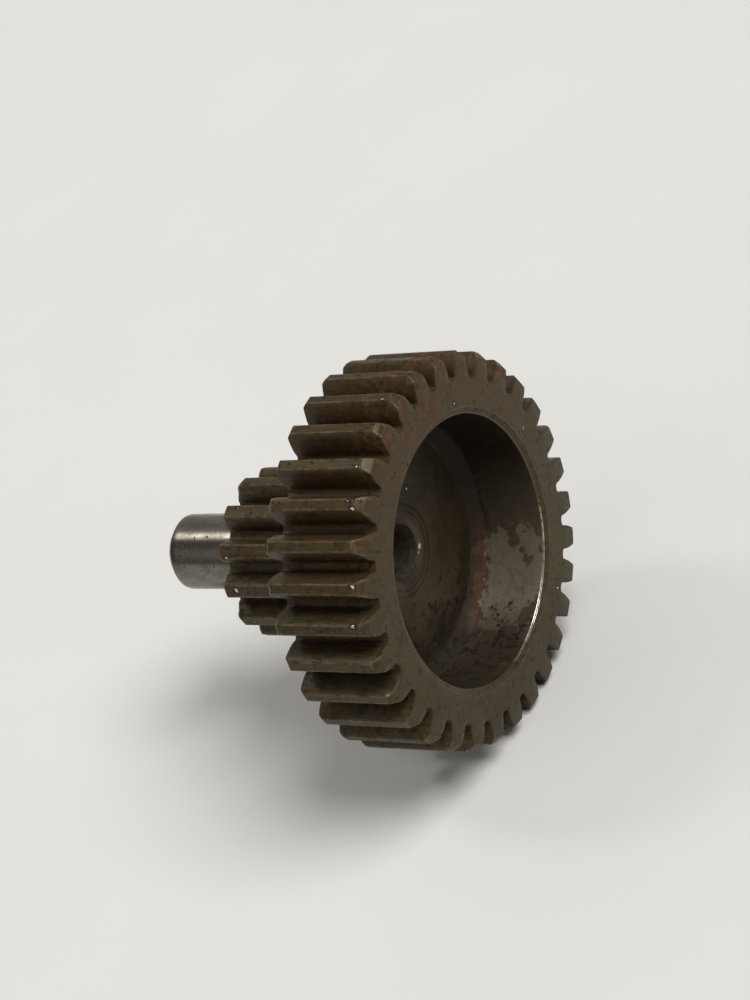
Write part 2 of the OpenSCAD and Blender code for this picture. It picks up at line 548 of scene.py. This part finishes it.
# Colours of the recess: its wall, its floor, and the dirt in both. The clean steel is also painted
# lighter where light falls, and the shaded wall and floor colours are painted shade.
CLEAN_AND_LIT_STEEL = (0.225, 0.190, 0.135)
FILMED_STEEL = (0.108, 0.086, 0.057)
SHADED_WALL = (0.020, 0.015, 0.009)
GRIMY_WALL = (0.046, 0.035, 0.021)
BROWN_FLOOR = (0.056, 0.041, 0.022)
DARK_FLOOR = (0.032, 0.022, 0.012)
SHADED_FLOOR = (0.024, 0.018, 0.011)
MOTTLE = (0.036, 0.026, 0.014)
CORNER_DIRT = (0.024, 0.017, 0.009)
CORNER_RUST = (0.058, 0.023, 0.010)

# Colours of the hole, the journal and the rubbed edge of the recess mouth, which is painted
# brighter on the lit side as a painted highlight.
HOLE_GREY = (0.230, 0.195, 0.155)
HOLE_BROWN = (0.120, 0.096, 0.074)
STAINED_GROUND = (0.148, 0.134, 0.106)
PALE_GROUND = (0.232, 0.214, 0.178)
GRINDING_MARK = (0.10, 0.088, 0.070)
PIT = (0.020, 0.016, 0.012)
DULL_EDGE = (0.10, 0.08, 0.055)
RUBBED_AND_LIT_EDGE = (0.55, 0.52, 0.45)

# Where the marks gather, as directions from the gear axis. The clean side is also the side where
# light is painted on the recess, with painted shade away from it.
RUSTY_SIDE = (0.2, 0.0, 0.98)
CLEAN_AND_LIT_SIDE = (0.53, 0.0, -0.85)
DIRTY_SIDE = (-0.2, 0.0, -0.98)
RUSTY_CORNER = (0.61, 0.0, -0.79)


def oxide_film(s, middle, streaks):
    """Brown and olive patches over dark steel, with pale streaks and dark grain."""
    tone = s.plus(s.product(middle, 0.65), s.noise(4.0, 4, 0.55), 0.35)
    film = s.mix(s.remap(s.noise(1.8, 5, 0.6), 0.42, 0.58), OLIVE_STEEL, BROWN_STEEL)
    base = s.mix(s.remap(tone, 0.38, 0.54), DARK_STEEL, film)
    base = s.mix(s.remap(streaks, 0.45, 0.70, 0, 0.30), base, WORN_STEEL)
    return s.mix(s.remap(s.noise(0.16, 3, 0.6), 0.60, 0.35, 0, 0.28), base, DARK_STEEL)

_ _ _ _

What is asked - Write out, unaltered, the lines from the opening of the listing through the line that includes "CORNER_RUST = (0.058, 0.023, 0.010)".

Exercise response -
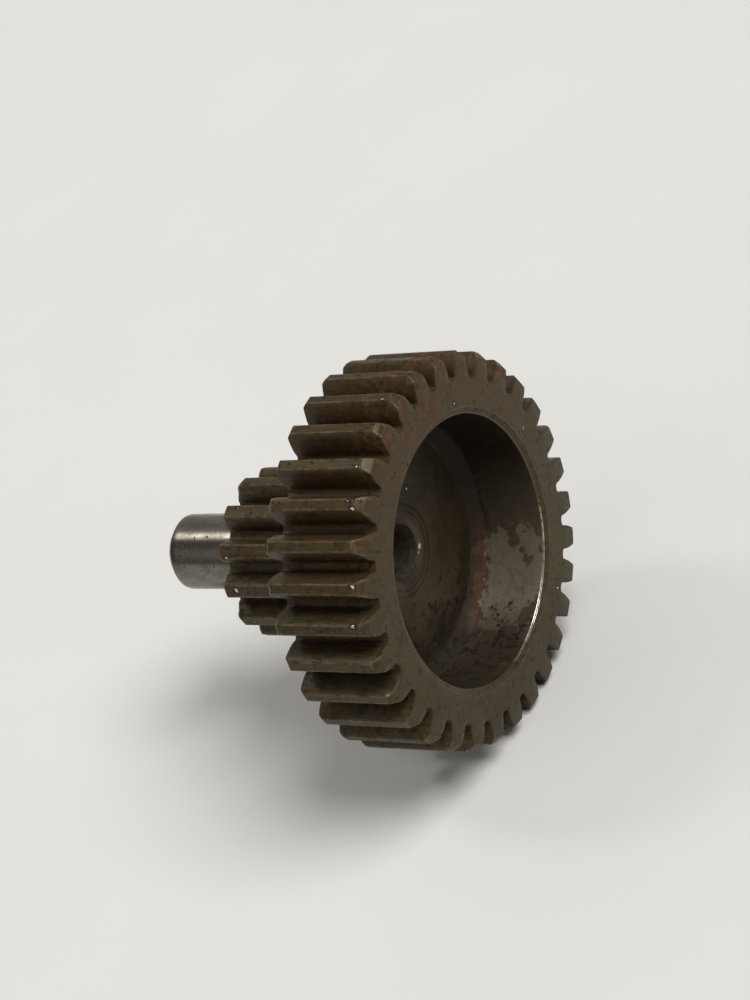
Write part 2 of the OpenSCAD and Blender code for this picture. It picks up at line 548 of scene.py. This part finishes it.
# Colours of the recess: its wall, its floor, and the dirt in both. The clean steel is also painted
# lighter where light falls, and the shaded wall and floor colours are painted shade.
CLEAN_AND_LIT_STEEL = (0.225, 0.190, 0.135)
FILMED_STEEL = (0.108, 0.086, 0.057)
SHADED_WALL = (0.020, 0.015, 0.009)
GRIMY_WALL = (0.046, 0.035, 0.021)
BROWN_FLOOR = (0.056, 0.041, 0.022)
DARK_FLOOR = (0.032, 0.022, 0.012)
SHADED_FLOOR = (0.024, 0.018, 0.011)
MOTTLE = (0.036, 0.026, 0.014)
CORNER_DIRT = (0.024, 0.017, 0.009)
CORNER_RUST = (0.058, 0.023, 0.010)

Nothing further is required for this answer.